Entering “women” in Constitute’s search box triggers topics related to gender.

Conclusion: A Path Forward
This chapter takes on a perennial question for social scientists: How do we formalize our conceptual map of the world, and then how do we compare our map with that of others?
Scholars in earlier eras had much greater challenges in coordinating than we do today. The tools of concept analysis are ideally suited to recent advances in text-as-data methods and to web-based data structures. The domain of constitutional law is just one of many domains suited to this kind of methodological intervention. The case I describe in this chapter – that of the concepts developed to represent constitutional ideas – suggests that a little bit of formalization goes a long way. Cataloging concepts in simple, standardized data files allows researchers to align concepts and thus to translate ideas from one data project to another. Researchers can use such a standardized set of concepts to index their own data objects and even expand the vocabulary, thereby enriching the original set of concepts. These simple concept sets are easily transformed into machine-readable data files that allow for more seamless connections on the web. Importantly, the creation, organization, and enrichment of such files still require significant concept curation. This exercise preserves and incentivizes the kind of conceptual work that many scholars find intellectually satisfying and that originally motivates their engagement in concept analysis.
Glossary
- Comparative Constitutions Project (CCP)
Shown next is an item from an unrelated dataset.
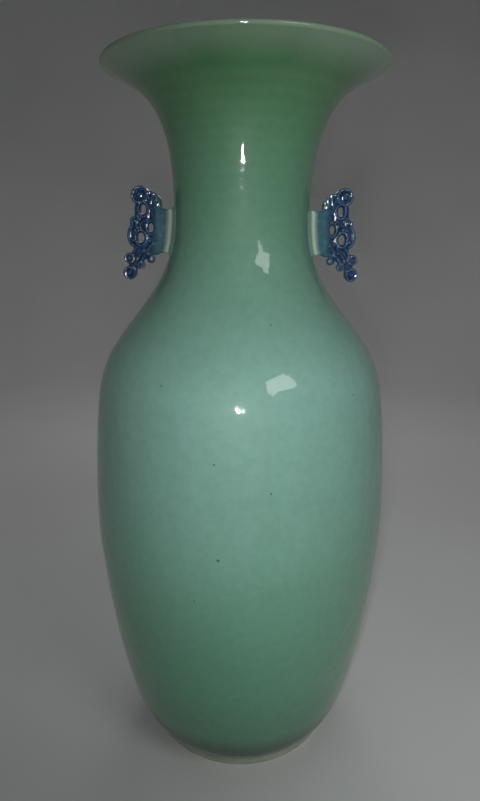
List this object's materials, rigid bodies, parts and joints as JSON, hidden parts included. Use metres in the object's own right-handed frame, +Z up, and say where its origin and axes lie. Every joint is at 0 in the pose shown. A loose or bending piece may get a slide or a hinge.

A data project founded by Zachary Elkins and Tom Ginsburg in which the authors have identified each formal change to each of the world’s constitutions since 1789 and recorded a large number of attributes of these constitutions in order to test hypotheses regarding the origins and effects of constitutional ideas. The project also hosts a repository (Constitute) that includes a sample of these constitutions indexed with some 330 topics. Related: Constitute.
- Concept integration
Combining two vocabulary sets from the same or related domain. Related: concept merging; concept translation.
- Conceptual ecology
A study of the prevalence of certain ideas in a certain population (time, space, or literature, for example).
- Conceptual extension
The degree to which a particular controlled vocabulary indexes the full set of ideas in a domain.
- Concept mapping
Specifying and organizing the concepts in a domain of knowledge. See knowledge representation.
- Concept translation
Matching a term from one researcher to those of others. Related: concept integration; concept merging.
- Constitute
An online indexed repository of the world’s constitutions, indexed with topics derived from data from the CCP. Online at constituteproject.org. Related: Comparative Constitutions Project.
- Data setting (of concepts)
The idea of treating concepts as units of analysis, by organizing information about concepts systematically.
- Digital semantics
The use of computerized methods to organize and analyze ideas (concepts) and their meanings.
- Embeddings
Representations of words or phrases as vectors of numbers. Related: vector semantics.
- Graph database
A data structure in which attributes of entities are stored as nodes and edges in the style of network (or graph) data, such that the edges represent relationships between the nodes. The data format is intended to facilitate semantic queries. One example is Google’s Knowledge Graph, which contains the information used to present the info-boxes that appear alongside web search results.
- Knowledge representation
In general, the process of organizing and representing information in a particular domain of knowledge, often so that computerized methods (e.g., artificial intelligence) can perform some sort of task but also so that nonexperts can understand the ideas in a field. Related: concept mapping.
- Natural language processing
Machine-learning technology in which computers interpret human language.
- N-triples
A data format understood by machines in which concepts and entities are encoded as URLs and organized as triples of subject–predicate–object form.
- Ontology
The terms and categories, and their properties, that are used widely in a particular domain of knowledge. Facilitates classification and knowledge representation. Related: taxonomy; schema; controlled vocabulary.
- Ostensive definition
The expression of meaning by illustration or example; that is, by pointing (from the Latin ostens, stretched out to view).
- Schema
A set of standardized vocabulary, often used to mark up web pages for machines to analyze. Closely related to the project schema.org. Related: ontology; taxonomy; controlled vocabulary.
- Semantic Web
An extension of the World Wide Web, in which concepts and entities on web pages are marked up with standardized format to allow machines to process and interpret. Related: Web 3.0; Linked Open Data.
- SPARQL (endpoint)
Computer language used to query data marked up in a standardized form, usually as Linked Open Data, and deposited on the web (endpoint). Related: Semantic Web; Web 3.0.
- Taxonomy
A system of classification for a particular domain of knowledge, especially one that is hierarchical. Related: ontology; controlled vocabulary; schema.
- Text-as-data methods
A general term for the various techniques and methods of analyzing digital text, often at a large scale. Related: natural language processing.
- Uniform reference identifier (URI)
A unique sequence of characters that identifies entities (such as a book, a person, or a concept) for referencing on the web. URLs, which identify a location on the web, are a kind of URI.
- Vector semantics
The method of representing words or phrases with a vector of numbers, often in order to assess their proximity in meaning. These representations are often called “embeddings.”
- Vocabulary enrichment
Adding or refining terms and meanings to a set of concepts, often from a comparison of other vocabularies or corpora.